**Collected material**.
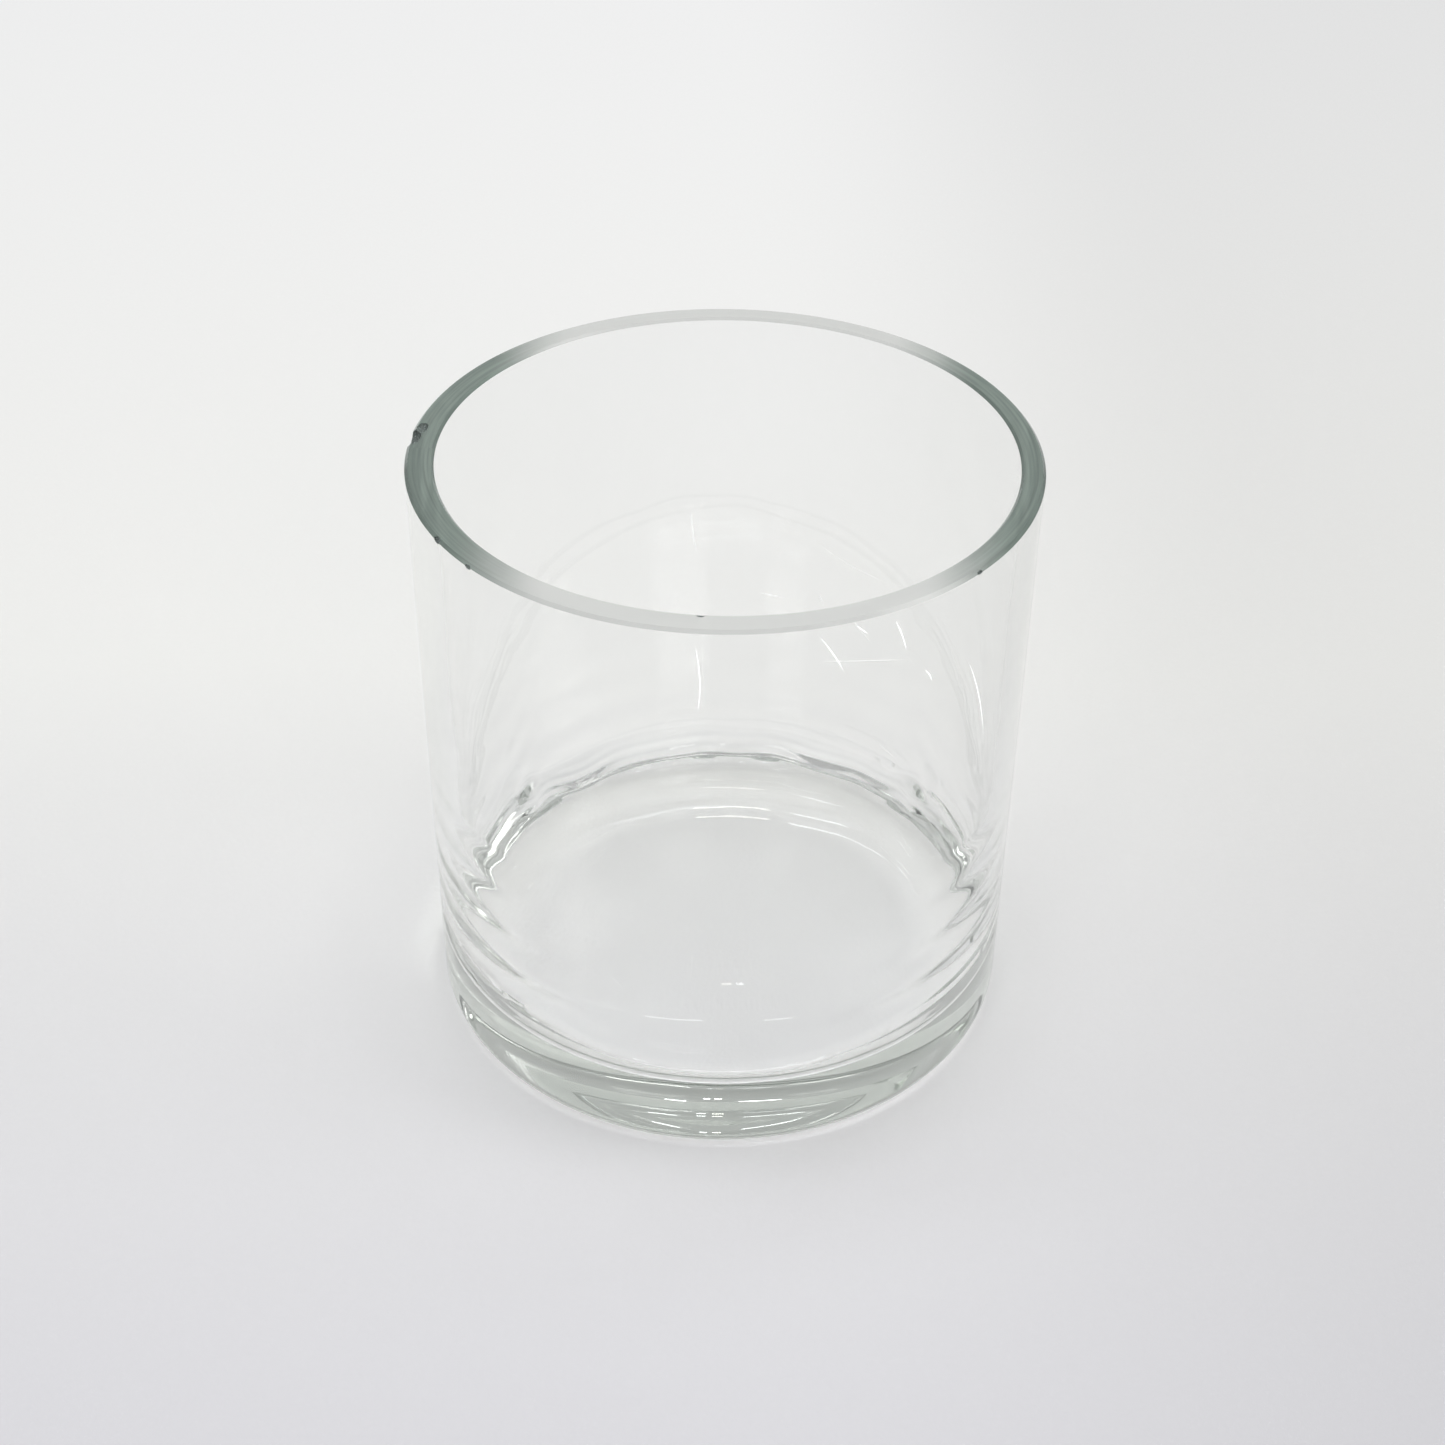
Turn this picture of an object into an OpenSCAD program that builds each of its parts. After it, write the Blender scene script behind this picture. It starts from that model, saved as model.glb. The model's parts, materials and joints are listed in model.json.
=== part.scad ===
// Clear glass cylinder vase: one mould-blown vessel with a thick base and a flat ground rim.
// The origin is on the axis of the vessel, at the surface that it stands on. +Z points up.

/* [Body] */
// Outer diameter of the straight wall
body_d = 120; // [100:1:150]
// Height from the standing surface to the top of the rim
body_h = 125; // [100:1:200]
// Thickness of the straight wall
wall_t = 5; // [3.5:0.1:7]

/* [Base] */
// Thickness of the base under the middle of the inner floor
floor_t = 14; // [7:0.5:16]
// Radius of the inner corner between the wall and the floor
corner_r = 6; // [6:0.5:16]
// Radius of the outer heel where the wall turns under
heel_r = 4.5; // [2:0.5:5]
// Width of the flat standing ring, from the heel inwards
foot_w = 4; // [3:0.5:6]
// Rise of the hollow inside the standing ring
kick_h = 1.2; // [0.6:0.1:2]

/* [Rim] */
// Width of the bevel on the outer edge of the ground rim
rim_bevel_out = 0.6; // [0.3:0.1:1]
// Width of the bevel on the inner edge of the ground rim
rim_bevel_in = 0.5; // [0.3:0.1:1]

/* [Hidden] */
$fn = 180;
// Outer and inner radius of the straight wall
body_r = body_d / 2;
bore_r = body_r - wall_t;
// Radius of the hollow under the base, and of the large sphere that presses it in
kick_r = body_r - heel_r - foot_w;
kick_sphere_r = (kick_r * kick_r + kick_h * kick_h) / (2 * kick_h);
// Extra reach of a cutting shape past the face that it cuts
cut = 1;

// The square stretch between a corner and its round, to take off an outer corner
module corner_waste(r) {
    difference() {
        translate([-r, -cut]) square([r + cut, r + cut]);
        translate([-r, r]) circle(r);
    }
}

// Half section of the outside: a straight wall on a round heel
module outside_section() {
    difference() {
        square([body_r, body_h]);
        translate([body_r, 0]) corner_waste(heel_r);
    }
}

// Half section of the hollow: a straight bore that turns into the floor with a round corner
module hollow_section() {
    difference() {
        translate([0, floor_t]) square([bore_r, body_h - floor_t + cut]);
        translate([bore_r, floor_t]) corner_waste(corner_r);
    }
}

// Half section of the shallow hollow inside the standing ring
module kick_section() {
    intersection() {
        translate([0, kick_h - kick_sphere_r]) circle(kick_sphere_r);
        translate([0, -cut]) square([kick_r, kick_h + 2 * cut]);
    }
}

// Triangle that takes a bevel of width w off a rim edge; side is 1 outside and -1 inside
module bevel_waste(w, side) {
    polygon([[-side * w, 0], [side * cut, -w - cut], [side * cut, cut], [-side * w, cut]]);
}

module glass_vessel() {
    color("lightcyan", 0.4)
    rotate_extrude()
    difference() {
        outside_section();
        hollow_section();
        kick_section();
        translate([body_r, body_h]) bevel_waste(rim_bevel_out, 1);
        translate([bore_r, body_h]) bevel_waste(rim_bevel_in, -1);
    }
}

glass_vessel();
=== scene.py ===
import json
import math

import bmesh
import bpy
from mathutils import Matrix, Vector, noise


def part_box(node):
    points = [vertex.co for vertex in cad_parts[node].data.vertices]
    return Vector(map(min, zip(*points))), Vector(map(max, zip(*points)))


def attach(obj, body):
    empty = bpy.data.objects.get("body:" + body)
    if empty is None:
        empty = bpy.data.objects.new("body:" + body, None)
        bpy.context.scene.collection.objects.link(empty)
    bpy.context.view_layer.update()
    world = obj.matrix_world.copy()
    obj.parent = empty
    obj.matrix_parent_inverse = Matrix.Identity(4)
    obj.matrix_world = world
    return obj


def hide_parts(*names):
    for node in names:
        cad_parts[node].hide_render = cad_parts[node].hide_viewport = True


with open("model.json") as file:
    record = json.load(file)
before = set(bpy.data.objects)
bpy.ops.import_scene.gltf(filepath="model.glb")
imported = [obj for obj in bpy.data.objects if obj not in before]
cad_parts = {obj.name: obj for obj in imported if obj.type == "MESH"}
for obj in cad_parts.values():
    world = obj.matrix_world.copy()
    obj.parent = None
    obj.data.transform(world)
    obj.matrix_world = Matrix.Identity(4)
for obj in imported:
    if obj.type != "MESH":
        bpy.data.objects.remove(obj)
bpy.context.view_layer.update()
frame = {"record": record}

# sizes that the frame settles
vesselNode = "glass_vessel"
boxLow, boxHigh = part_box(vesselNode)
mounts = {mount["name"]: mount for mount in frame["record"]["mounts"]}
boreMount = mounts["mouth_bore"]
boreLength = boreMount["dims"]["length_mm"] / 1000
boreRadius = boreMount["dims"]["r_mm"] / 1000
wallStart = boreMount["pos_m"][2] - boreLength / 2  # where the inner corner meets the straight wall
outerRadius = max(boxHigh[0], boxHigh[1])
topHeight = boxHigh[2]
print("frame loaded: vessel", round(outerRadius * 2000), "mm across,", round(topHeight * 1000), "mm high")


def selectNothing():
    if bpy.context.object and bpy.context.object.mode != "OBJECT":
        bpy.ops.object.mode_set(mode="OBJECT")
    bpy.ops.object.select_all(action="DESELECT")


def pick(obj):
    selectNothing()
    obj.select_set(True)
    bpy.context.view_layer.objects.active = obj


def selectVerts(obj, wanted):
    # in edit mode: selects the vertices that pass the test, and the edges and faces between them
    mesh = bmesh.from_edit_mesh(obj.data)
    bpy.ops.mesh.select_all(action="DESELECT")
    for vert in mesh.verts:
        vert.select = wanted(vert.co)
    mesh.select_flush(True)
    bmesh.update_edit_mesh(obj.data)


def selectEdges(obj, wanted):
    mesh = bmesh.from_edit_mesh(obj.data)
    bpy.ops.mesh.select_all(action="DESELECT")
    for edge in mesh.edges:
        edge.select_set(wanted(edge.verts[0].co, edge.verts[1].co))
    bmesh.update_edit_mesh(obj.data)


def near(a, b, slack=1e-5):
    return abs(a - b) < slack


def addNode(tree, kind, **settings):
    node = tree.nodes.new(kind)
    for name, value in settings.items():
        setattr(node, name, value)
    return node


def newMaterial(name):
    material = bpy.data.materials.new(name)
    material.use_nodes = True
    return material, material.node_tree, material.node_tree.nodes["Principled BSDF"]


camera = {
    "distance": 0.4272,   # from the middle of the mouth
    "elevation": 29.83,
    "pitch": 53.32,
    "lean": -0.55,
    "turn": 0.40,
    "lens": 56.25,
    "sensor": 36,
}


def placeCamera(plan):
    reach = plan["distance"] * math.cos(math.radians(plan["elevation"]))
    rise = plan["distance"] * math.sin(math.radians(plan["elevation"]))
    angles = [math.radians(plan[key]) for key in ("pitch", "lean", "turn")]
    bpy.ops.object.camera_add(location=(0, -reach, topHeight + rise), rotation=angles)
    eye = bpy.context.object
    eye.name = "camera"
    eye.data.sensor_width = plan["sensor"]
    eye.data.lens = plan["lens"]
    bpy.context.scene.camera = eye


placeCamera(camera)
print("camera placed")


glassLook = {
    "tint": (0.30, 0.38, 0.30, 1),   # what a long way through the glass leaves
    "depth": 4.8,
    "ior": 1.52,
    "smudgeSize": 28.0,
    "smudge": 0.035,                 # roughness inside a smudge
    "rippleSize": 34.0,
    "ripple": 0.00012,               # height of the slow ripple, in metres
}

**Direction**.
Extract exactly and only the span of lines that begins at the line containing "and -1 inside" and ends at the line containing "obj.matrix_world = Matrix.Identity(4)".

**Written answer**.
// Triangle that takes a bevel of width w off a rim edge; side is 1 outside and -1 inside
module bevel_waste(w, side) {
    polygon([[-side * w, 0], [side * cut, -w - cut], [side * cut, cut], [-side * w, cut]]);
}

module glass_vessel() {
    color("lightcyan", 0.4)
    rotate_extrude()
    difference() {
        outside_section();
        hollow_section();
        kick_section();
        translate([body_r, body_h]) bevel_waste(rim_bevel_out, 1);
        translate([bore_r, body_h]) bevel_waste(rim_bevel_in, -1);
    }
}

glass_vessel();
=== scene.py ===
import json
import math

import bmesh
import bpy
from mathutils import Matrix, Vector, noise


def part_box(node):
    points = [vertex.co for vertex in cad_parts[node].data.vertices]
    return Vector(map(min, zip(*points))), Vector(map(max, zip(*points)))


def attach(obj, body):
    empty = bpy.data.objects.get("body:" + body)
    if empty is None:
        empty = bpy.data.objects.new("body:" + body, None)
        bpy.context.scene.collection.objects.link(empty)
    bpy.context.view_layer.update()
    world = obj.matrix_world.copy()
    obj.parent = empty
    obj.matrix_parent_inverse = Matrix.Identity(4)
    obj.matrix_world = world
    return obj


def hide_parts(*names):
    for node in names:
        cad_parts[node].hide_render = cad_parts[node].hide_viewport = True


with open("model.json") as file:
    record = json.load(file)
before = set(bpy.data.objects)
bpy.ops.import_scene.gltf(filepath="model.glb")
imported = [obj for obj in bpy.data.objects if obj not in before]
cad_parts = {obj.name: obj for obj in imported if obj.type == "MESH"}
for obj in cad_parts.values():
    world = obj.matrix_world.copy()
    obj.parent = None
    obj.data.transform(world)
    obj.matrix_world = Matrix.Identity(4)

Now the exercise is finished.